Even after getting the machine in the shop, though, there’s still the matter of understanding how to operate it. Guldalian admits to having had plenty of help — Paragon owner Mark Norstad is a close friend and mentor — but it’s still been quite the steep learning curve.
“I probably paid one-third of what everything is worth. But I have an insane amount of labor hours invested to bring everything back to where it should be,” he said. “The time that I invest to teach myself to run these two CNC machines, that in itself was a bonkers investment, especially with the first one, when I was $25,000 into something that you don’t even know how to run. I took a community college class. How many people take a community college class for CNC machining that already own the machine?”
There are so many machines in the shop, in fact, that there are even ones that don’t ever get turned on.
“There isn’t a frame builder out there that wouldn’t die to have this machine [a Deckel FP1 vertical/horizontal milling machine]. But I don’t use it. It just sits there. But I got it for so cheap.”
Putting it all together
According to Guldalian, the titanium all-road/gravel bike pictured here is arguably the culmination of everything he’s learned over his decades in the industry, the embodiment of that elusive 1%.
“The more my time disappeared, the more I wished I had a bike that could do whatever I wanted,” he said. “The idea of it just being a gravel bike is wrong to me. I’ve always been willing to ride my road bike on gravel. I wanted something that could go even a little more beyond that: be a commuter, be a vehicle if you must, be your road bike, go into the park, everything other than be a [road] racing bike or a mountain bike.”

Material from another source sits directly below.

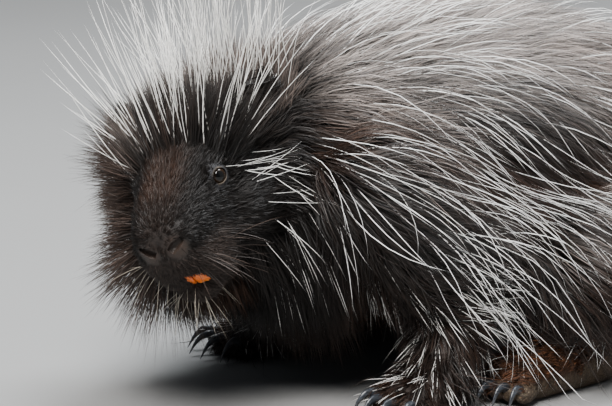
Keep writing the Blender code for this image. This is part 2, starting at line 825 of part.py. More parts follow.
def paws_and_claws(nodes):
    for kind, level in (("forepaw", WRIST_Z), ("hindfoot", ANKLE_Z)):
        for side in SIDES:
            name = f"{kind}_{side}"
            paw = paw_form(kind, side)
            boolean(paw, below(0.0), "DIFFERENCE")
            boolean(paw, above(level - GAP), "DIFFERENCE")
            keep_largest(paw)
            for number, root, along, length in toe_places(kind, side):
                boolean(paw, claw_mesh("socket", root, along, length, GAP * 1.5), "DIFFERENCE")
                prefix = "foreclaw" if kind == "forepaw" else "hindclaw"
                claw = claw_mesh(f"{prefix}_{side}_{number}", root, along, length)
                nodes[claw.name] = claw
            paw.name = name
            nodes[name] = keep_largest(paw)


# The coat


def in_head_frame(point):
    return HEAD.transposed() @ (point - HEAD_AT)


def lie_of_body(point, out):
    """Back along the body, and down over the flanks."""
    flank = 1 - max(0.0, out.z)
    return Vector((1.0, 0.0, -0.80 * flank))


def lie_of_leg(point, out):
    return Vector((0.55, 0.0, -1.0))


def lie_of_head(point, out):
    """Back over the crown, and back and down over the cheeks."""
    local = in_head_frame(point)
    return HEAD @ Vector((-1.0, 0.25 * (1 if local.y > 0 else -1), -0.35 if local.z < 0 else 0.1))


def lie_of_tail(point, out):
    return Vector((1.0, 0.12, -0.25))


def on_upper_side(point, out):
    return out.z > -0.35 and point.z > 0.035


def on_back(point, out):
    return out.z > 0.30


def on_rump(point, out):
    return point.x > 0.07 and out.z > 0.10


def on_crown(point, out):
    local = in_head_frame(point)
    return -0.075 < local.x < 0.004 and local.z > 0.006


def on_cheek(point, out):
    local = in_head_frame(point)
    return -0.052 < local.x < -0.020 and local.z < 0.010


def on_ruff(point, out):
    return in_head_frame(point).x < -0.052


def on_outside(point, out):
    """The outer side of a leg above its foot."""
    return abs(point.y) > 0.05 and out.y * point.y > 0 and point.z > 0.052


def on_top(point, out):
    return out.z > 0.05


def everywhere(point, out):
    return point.z > 0.012


ZONES = (
    Zone("head", "lock", 0.022, 0.072, 0.025, 0.0050, 0.028, on_ruff, lie_of_head),
    Zone("head", "lock", 0.018, 0.046, 0.019, 0.0045, 0.020, on_cheek, lie_of_head),
    Zone("head", "spike", 0.0125, 0.095, 0.0024, 0.0024, 62, on_crown, lie_of_head),
    Zone("neck", "lock", 0.025, 0.082, 0.030, 0.0055, 0.028, on_upper_side, lie_of_body),
    Zone("neck", "spike", 0.022, 0.090, 0.0024, 0.0024, 34, on_back, lie_of_body),
    Zone("torso", "lock", 0.044, 0.092, 0.047, 0.0065, 0.026, on_upper_side, lie_of_body),
    Zone("torso", "quill", 0.054, 0.105, 0.0024, 0.0024, 0.044, on_upper_side, lie_of_body),
    Zone("torso", "spike", 0.036, 0.055, 0.0024, 0.0024, 38, on_rump, lie_of_body),
    Zone("foreleg_left", "lock", 0.029, 0.060, 0.031, 0.0055, 0.016, on_outside, lie_of_leg),
    Zone("foreleg_right", "lock", 0.029, 0.060, 0.031, 0.0055, 0.016, on_outside, lie_of_leg),
    Zone("hindleg_left", "lock", 0.032, 0.062, 0.034, 0.0055, 0.018, on_outside, lie_of_leg),
    Zone("hindleg_right", "lock", 0.032, 0.062, 0.034, 0.0055, 0.018, on_outside, lie_of_leg),
    Zone("tail", "lock", 0.030, 0.054, 0.029, 0.0050, 0.010, everywhere, lie_of_tail),
    Zone("tail", "spike", 0.025, 0.034, 0.0024, 0.0024, 36, on_top, lie_of_tail),
)


def scattered(node, body, spacing, where, draw):
    """Points at least spacing apart on a node's share of the body's surface, with the way out."""
    faces = [f for f in node.data.polygons if f.area > 0]
    corners = [[node.data.vertices[i].co.copy() for i in f.vertices] for f in faces]
    fans = [(c[0], c[k], c[k + 1]) for c in corners for k in range(1, len(c) - 1)]
    areas = [((b - a).cross(c - a)).length / 2 for a, b, c in fans]
    tries = int(sum(areas) / (spacing * spacing) * 30) + 20
    kept = []
    for a, b, c in draw.choices(fans, areas, k=tries):
        u, v = draw.random(), draw.random()
        if u + v > 1:
            u, v = 1 - u, 1 - v
        point = a + (b - a) * u + (c - a) * v
        near, out, _, distance = body.find_nearest(point)
        face_out = (b - a).cross(c - a).normalized()
        if distance > ON_SURFACE or face_out.dot(out) < 0.6 or not where(point, out):
            continue
        if all((point - other).length > spacing for other, _ in kept):
            kept.append((point, out))
    return kept


def walked_line(body, point, out, zone, length, height, sway):
    """A lock's centre line, walked back along the body from its root and rising through the coat."""
    steps = LOCK_STEPS if zone.kind == "lock" else LOCK_STEPS - 1
    foot = point
    line = [(point - out * LOCK_SINK, out)]
    for k in range(1, steps + 1):
        lie = zone.lie(foot, out).normalized()
        lie = (lie - out * lie.dot(out)).normalized()
        lie = (lie + out.cross(lie) * sway).normalized()
        foot, near_out, _, _ = body.find_nearest(foot + lie * (length / steps))
        out = (out * 0.5 + near_out).normalized()
        rise = height * (1 - (1 - k / steps) ** 1.7)
        line.append((foot + out * rise, out))
    return line


def standing_line(point, out, zone, length, lift, sway):
    """A quill's centre line, standing off the skin and bending a little towards its lie."""
    lie = zone.lie(point, out)
    lie = (lie - out * lie.dot(out)).normalized()
    lie = (lie + out.cross(lie) * sway).normalized()
    along = lie * math.cos(lift) + out * math.sin(lift)
    line = [(point - along * QUILL_SINK, out)]
    for k in range(1, QUILL_STEPS + 1):
        t = k / QUILL_STEPS
        line.append((point + along * (length * t) + lie * (length * 0.16 * t * t), out))
    return line


def strand_mesh(line, width, depth, extra=0.0):
    """A closed tapered strip of three sides: wide with a low ridge for a lock, round for a quill."""
    flat = width > 2 * depth
    last = len(line) - 1
    verts, faces = [], []
    sides = 3
    for i in range(last):
        point, out = line[i]
        ahead, behind = line[i + 1][0], line[max(i - 1, 0)][0]
        along = (ahead - behind).normalized()
        out = (out - along * out.dot(along)).normalized()
        side = along.cross(out)
        share = i / last
        if flat:
            w = width * LOCK_WIDTHS[i] / 2 + extra
            d = depth * LOCK_DEPTHS[i] / 2 + extra
            ring = [side * w - out * (d * 0.6), out * d, -side * w - out * (d * 0.6)]
        else:
            r = width * (1 - 0.45 * share) / 2 + extra
            ring = [
                (side * math.cos(a) + out * math.sin(a)) * r
                for a in (2 * math.pi * k / 3 + math.pi / 2 for k in range(3))
            ]
        verts += [point + offset for offset in ring]
    verts.append(line[last][0])
    for i in range(last - 1):
        for k in range(sides):
            n = (k + 1) % sides
            faces.append((i * sides + k, i * sides + n, (i + 1) * sides + n, (i + 1) * sides + k))
    faces.append(tuple(range(sides - 1, -1, -1)))
    top = (last - 1) * sides
    for k in range(sides):
        faces.append((top + k, top + (k + 1) % sides, len(verts) - 1))
    return verts, faces


def box_of(verts, margin=0.001):
    low = [min(v[i] for v in verts) - margin for i in range(3)]
    high = [max(v[i] for v in verts) + margin for i in range(3)]
    return low, high


def boxes_meet(a, b):
    return all(a[0][i] <= b[1][i] and b[0][i] <= a[1][i] for i in range(3))


class Surroundings:
    """What a lock of one node must stay clear of: every other node and its locks."""

    def __init__(self, nodes):
        self.things = []
        for name, node in nodes.items():
            verts = [v.co.copy() for v in node.data.vertices]
            faces = [tuple(f.vertices) for f in node.data.polygons]
            self.add(name, verts, faces)

    def add(self, owner, verts, faces):
        self.things.append((owner, box_of(verts), BVHTree.FromPolygons(verts, faces)))

    def touched(self, owner, verts, faces):
        box, tree = box_of(verts), None
        for other, other_box, other_tree in self.things:
            if other == owner or not boxes_meet(box, other_box):
                continue
            tree = tree or BVHTree.FromPolygons(verts, faces)
            if tree.overlap(other_tree):
                return True
        return False


def coat_of_zone(zone, nodes, body, around, draw):
    """The closed strips of one zone that stay clear of the floor and of every other node."""
    made = []
    for point, out in scattered(nodes[zone.node], body, zone.spacing, zone.where, draw):
        length = zone.length * draw.uniform(0.82, 1.15)
        width = zone.width * draw.uniform(0.85, 1.15)
        sway = draw.uniform(-0.22, 0.22)
        for raised, shortened, narrowed in TRIES:
            if zone.kind == "spike":
                lift = math.radians(min(85.0, zone.height * (0.8 + 0.2 * raised)))
                line = standing_line(point, out, zone, length * shortened, lift, sway)
            else:
                height = zone.height * raised
                line = walked_line(body, point, out, zone, length * shortened, height, sway)
            slim = width * narrowed if zone.kind == "lock" else width
            verts, faces = strand_mesh(line, slim, zone.depth, GAP)
            if min(v.z for v in verts) < LOWEST or around.touched(zone.node, verts, faces):
                continue
            around.add(zone.node, verts, faces)
            made.append(strand_mesh(line, slim, zone.depth))
            break
    return made


def grow_coat(nodes, body):
    """Sets the locks and quills of every zone on its node and fuses them with it."""
    draw = random.Random(SEED)
    around = Surroundings(nodes)
    grown_on = {}
    for zone in ZONES:
        made = coat_of_zone(zone, nodes, body, around, draw)
        grown_on.setdefault(zone.node, []).extend(made)
    for name, strands in grown_on.items():
        coat = bpy.data.collections.new("coat")
        for verts, faces in strands:
            strand = mesh_object("strand", verts, faces)
            outward(strand)
            bpy.context.scene.collection.objects.unlink(strand)
            coat.objects.link(strand)
        boolean(nodes[name], coat, "UNION", "MANIFOLD")
        keep_largest(weld(nodes[name]))


# Materials and place

SHARP = math.radians(50)
MATERIAL_OF = (  # the first word that a node's name holds
    ("claw", "claw"),
    ("incisor", "tooth"),
    ("eye", "eye"),
    ("ear", "ear"),
    ("paw", "sole"),
    ("foot", "sole"),
    ("head", "face"),
    ("", "coat"),
)


def set_on_floor(nodes):
    """Moves every node so that the origin is at the middle of the underside of the whole."""
    points = [vert.co for node in nodes.values() for vert in node.data.vertices]
    low = [min(p[i] for p in points) for i in range(3)]
    high = [max(p[i] for p in points) for i in range(3)]
    shift = Vector((-(low[0] + high[0]) / 2, -(low[1] + high[1]) / 2, -low[2]))
    for node in nodes.values():
        node.data.transform(Matrix.Translation(shift))
    return shift


def main():
    clear_scene()
    nodes, surface = carve_body()
    add_ears(nodes)
    add_eyes(nodes)
    add_nose_and_mouth(nodes)
    paws_and_claws(nodes)
    grow_coat(nodes, surface)
    for name, node in nodes.items():
        node.name = name
        node.data.materials.clear()
        node.data.materials.append(material(next(slot for word, slot in MATERIAL_OF if word in name)))
        node.data.shade_smooth()
        node.data.set_sharp_from_angle(angle=SHARP)
    return set_on_floor(nodes)


if __name__ == "__main__":
    main()
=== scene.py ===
"""Looks of a crouched North American porcupine: one skin, its coat, quills, eyes, teeth and claws.

All places are in the design frame of the solids, in metres, and SHIFT moves them into the frame.
In that frame the animal faces -X, its left side faces -Y and the floor is z = 0.
"""

import math

import bmesh
import bpy
import numpy as np
from mathutils import Matrix, Vector
from mathutils.bvhtree import BVHTree


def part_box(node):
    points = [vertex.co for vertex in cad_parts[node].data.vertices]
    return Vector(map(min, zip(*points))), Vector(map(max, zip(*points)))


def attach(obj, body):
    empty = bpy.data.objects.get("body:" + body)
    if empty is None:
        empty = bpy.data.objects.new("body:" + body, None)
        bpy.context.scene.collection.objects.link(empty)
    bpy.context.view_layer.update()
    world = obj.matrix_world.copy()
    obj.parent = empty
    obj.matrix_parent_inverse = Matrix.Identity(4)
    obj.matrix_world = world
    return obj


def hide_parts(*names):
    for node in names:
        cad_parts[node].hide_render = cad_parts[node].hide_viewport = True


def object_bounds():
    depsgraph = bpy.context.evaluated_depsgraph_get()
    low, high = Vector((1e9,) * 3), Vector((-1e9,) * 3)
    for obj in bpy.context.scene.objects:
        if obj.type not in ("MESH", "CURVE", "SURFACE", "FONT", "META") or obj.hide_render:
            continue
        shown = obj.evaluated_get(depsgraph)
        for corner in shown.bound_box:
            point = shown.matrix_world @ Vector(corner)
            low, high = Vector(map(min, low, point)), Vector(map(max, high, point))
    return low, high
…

The chainstays are only 420mm-long, but yet they have room for 45mm-wide knobby tires and a two-chainring crankset. And up front, he built the frame with a longer front-center and shorter stem to gain a bit more stability on loose surfaces.
The seatpost collar holds securely, but its generous height doesn’t cause dropper seatposts to bind thanks to the relatively low bolt torque values. The Engin logo is engraved on the front of the gorgeous machined-in-house head tube, instead of tacked-on with a separate badge or plate. The aluminum chainring spider is designed around standard five-arm, 74/110mm BCD Sugino chainrings that are offered in sizes that work perfectly with large-volume tires and don’t cost a fortune to replace (and, naturally, the chainline is designed with 142mm-wide hubs in mind).
And my god, look at those dropouts. Not only are they stunningly beautiful, but the made-in-house driveside mounting bolt is threaded to serve double-duty as a fender mount, while the hardware on the non-driveside dropout also anchors the flat-mount brake caliper interface. Both dropouts are modular, too, so if some wacky new “standard” comes out, Guldalian likely won’t have to redo the whole thing.
Down below is a wide-format T47 bottom bracket with threaded cups, and the cables and hoses are routed externally for easier servicing. The logos aren’t painted; they’re an ultra-durable Cerakote ceramic coating that’s almost impossible to scratch.
“I try to make a bike that has absolutely zero compromise,” he said. “I admit it; I’m ridiculously obsessive about what it is that I’m putting out there, but this has to be done the way I want it to be done.”